→ **WHAT NEEDS TO BE DONE**
Return only the number of lines in the entries below that hold the word "scene".

→ **MATERIAL**
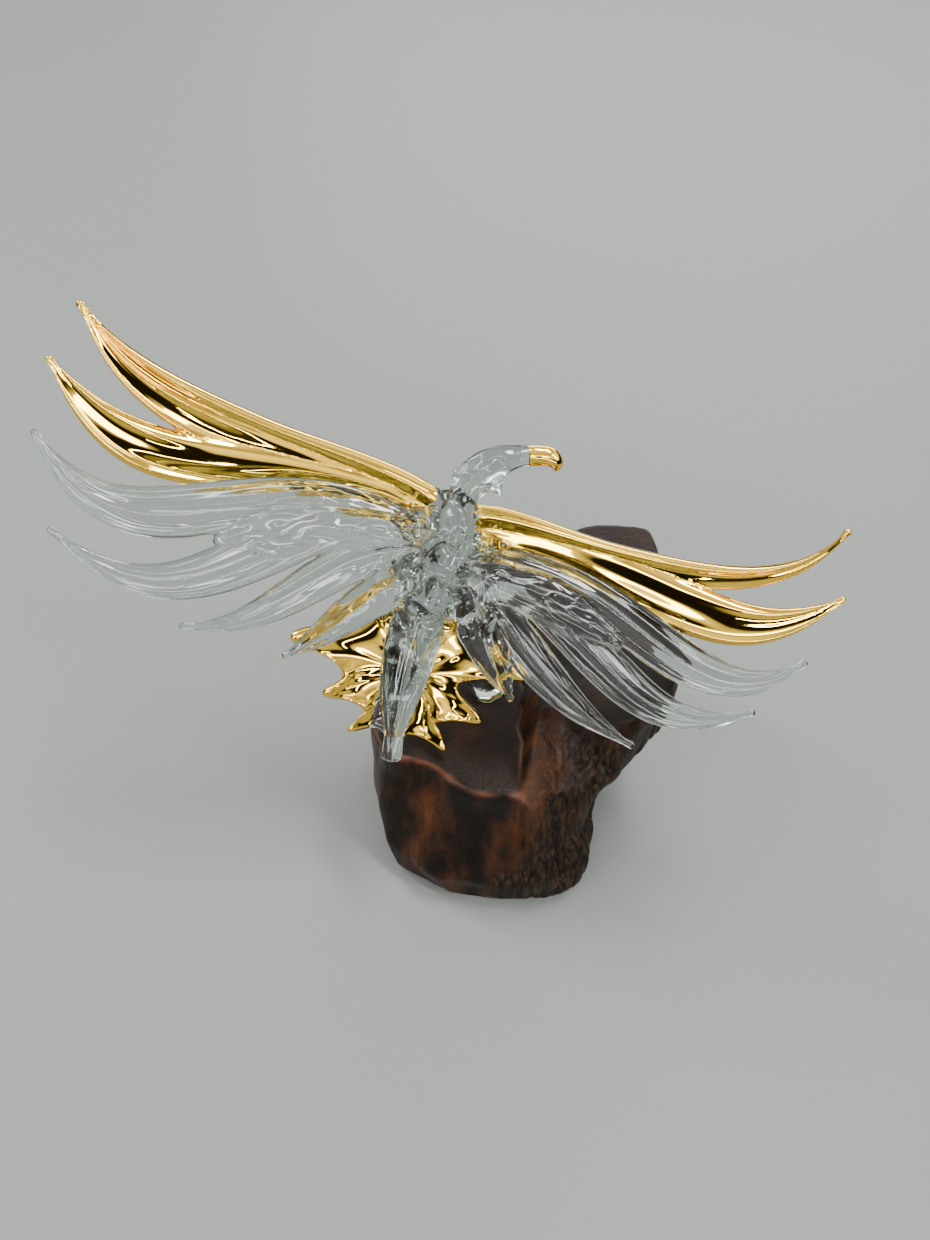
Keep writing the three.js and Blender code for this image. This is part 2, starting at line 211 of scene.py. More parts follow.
def varnished_driftwood():
    """Old dark wood under satin varnish: red-brown knife facets, black streaks, matt bark, and worn edges
    with a painted highlight.
    """
    material, tree = new_material("varnished_driftwood")
    place = add_node(tree, "ShaderNodeTexCoord").outputs["Object"]
    bark = add_node(tree, "ShaderNodeAttribute", {"attribute_name": "bark"}).outputs["Fac"]
    wear_and_highlight = add_node(tree, "ShaderNodeAttribute", {"attribute_name": "wear_and_highlight"}).outputs["Fac"]
    upright = add_node(tree, "ShaderNodeMapping", {"Scale": (1, 1, STREAK_STRETCH)}, {"Vector": place})
    threads = add_node(tree, "ShaderNodeMapping", {"Scale": (1, 1, GRAIN_STRETCH)}, {"Vector": place})
    patches = add_node(tree, "ShaderNodeTexNoise", {
        "Scale": 1 / (WOOD_STREAK * MM), "Detail": 5, "Roughness": 0.62,
    }, {"Vector": upright.outputs[0]})
    grain = add_node(tree, "ShaderNodeTexNoise", {
        "Scale": 1 / (WOOD_GRAIN * MM), "Detail": 4, "Roughness": 0.6,
    }, {"Vector": threads.outputs[0]})
    tone = add_node(tree, "ShaderNodeValToRGB", links={"Fac": patches.outputs[0]})
    ramp(tone, [(0.36, "#080503"), (0.46, "#1b0f07"), (0.56, "#3a200f"), (0.7, "#5e3617")])
    fine = add_node(tree, "ShaderNodeMix", {"data_type": "RGBA", "blend_type": "MULTIPLY", "Factor": 0.6}, {
        "A": tone.outputs[0], "B": grain.outputs[0],
    })
    level = add_node(tree, "ShaderNodeAttribute", {"attribute_name": "level"}).outputs["Fac"]
    polished = add_node(tree, "ShaderNodeMix", {"data_type": "RGBA", "B": linear("#130e0b")}, {
        "Factor": level, "A": fine.outputs["Result"],
    })
    # The lighter red-brown on the rounded plateau edge is wear and a painted highlight, laid in as colour
    # where the edge would catch the light
    rubbed_and_lit = add_node(tree, "ShaderNodeMix", {"data_type": "RGBA", "B": linear("#5c3a2a")}, {
        "Factor": wear_and_highlight, "A": polished.outputs["Result"],
    })
    bark_tone = add_node(tree, "ShaderNodeValToRGB", links={"Fac": grain.outputs[0]})
    ramp(bark_tone, [(0.38, "#080503"), (0.52, "#1e130b"), (0.7, "#3c2a1a")])
    colour = add_node(tree, "ShaderNodeMix", {"data_type": "RGBA"}, {
        "Factor": bark, "A": rubbed_and_lit.outputs["Result"], "B": bark_tone.outputs[0],
    })
    gloss = add_node(tree, "ShaderNodeMapRange", {"To Min": 0.38, "To Max": 0.55}, {"Value": bark})
    bump = add_node(tree, "ShaderNodeBump", {"Strength": 0.6, "Distance": WOOD_GRAIN_DEPTH * MM}, {
        "Height": grain.outputs[0],
    })
    shader = add_node(tree, "ShaderNodeBsdfPrincipled", {
        "IOR": 1.5, "Specular IOR Level": 0.12, "Coat Weight": 0.03, "Coat Roughness": 0.15,
    }, {
        "Base Color": colour.outputs["Result"], "Roughness": gloss.outputs["Result"],
        "Normal": bump.outputs[0],
    })
    finish_material(tree, shader)
    return material


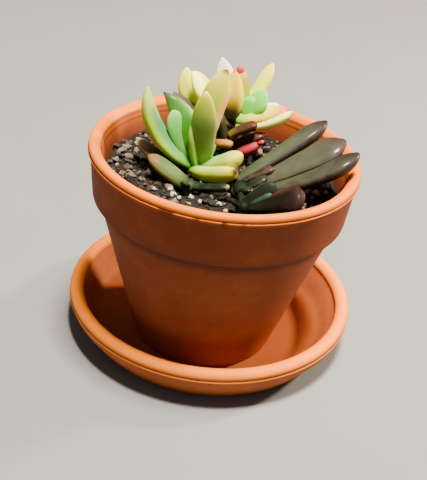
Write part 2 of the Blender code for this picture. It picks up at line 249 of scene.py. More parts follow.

→ **FINAL RESULT**
2